Knock-knock. Who's there? To. To who? No, to whom.
Knock knock. Who's there? Kenya. Kenya who? Keeeenya feeel the loooove tonight?
Knock knock. Who's there? FBI. FB… We are asking the questions here!
Knock, knock! Who's there? Opportunity! That is impossible. Opportunity doesn't come knocking twice!
Peter approaches the gates of Heaven. "Knock knock," says Peter. Miraculously, someone answers him. "Who's there," a voice in the distance asked. "God," says Peter. "God who," asked the voice? "GOD DAMMIT open these gates! I've been a good neighbor, loved my wife and lost my virginity, twice!"

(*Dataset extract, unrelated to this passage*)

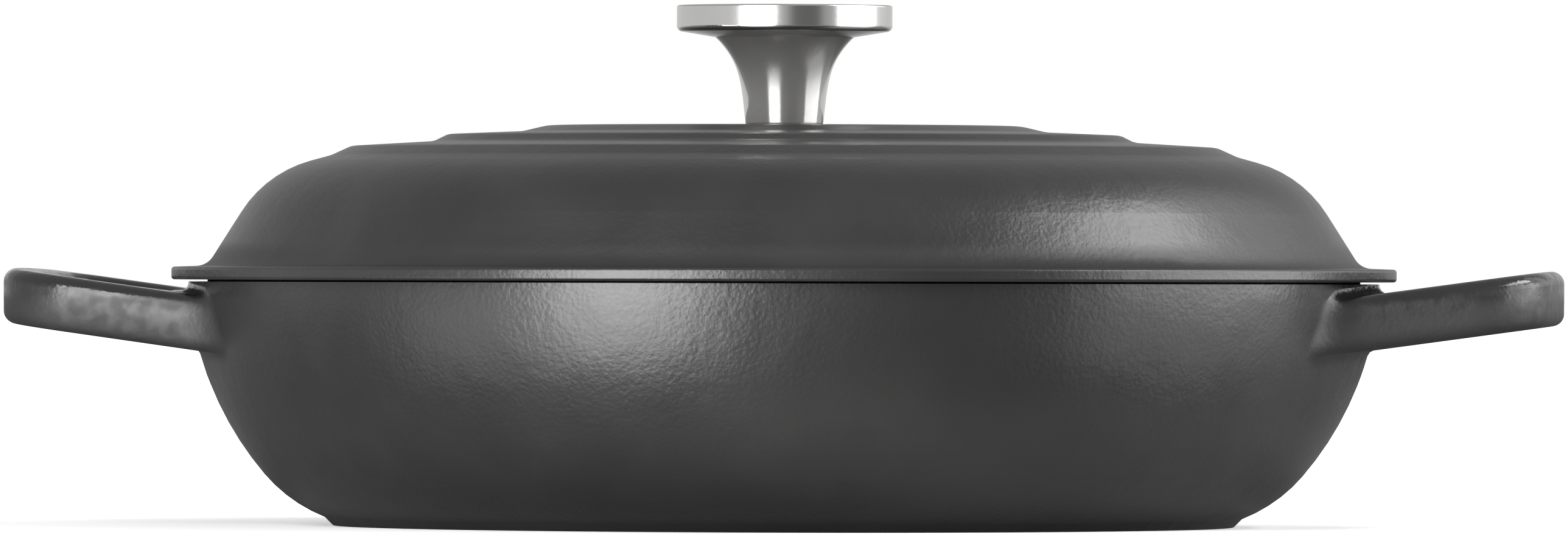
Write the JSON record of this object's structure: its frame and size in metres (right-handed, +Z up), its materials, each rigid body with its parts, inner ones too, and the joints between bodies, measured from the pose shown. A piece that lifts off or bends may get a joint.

Knock knock. Who's there? Sarah. Sarah who? Sarah problem here?
Fan: "I see you won a silver medal at the Olympics. What's it for?¨" Athlete: "It's for telling knock knock jokes." Fan: "And what's that gold medal for?" Athlete: "For stopping."
Knock Knock. Who's There? Justin. Justin who? Your justin time to wipe my ass!
Chuck Norris was once part of a knock knock joke. The Joke ended abruptly when after the first knock the door blew up killing the man behind it.
Knock knock. Who's there? The interrupting cow. Interrupting cow wh- Moooooo!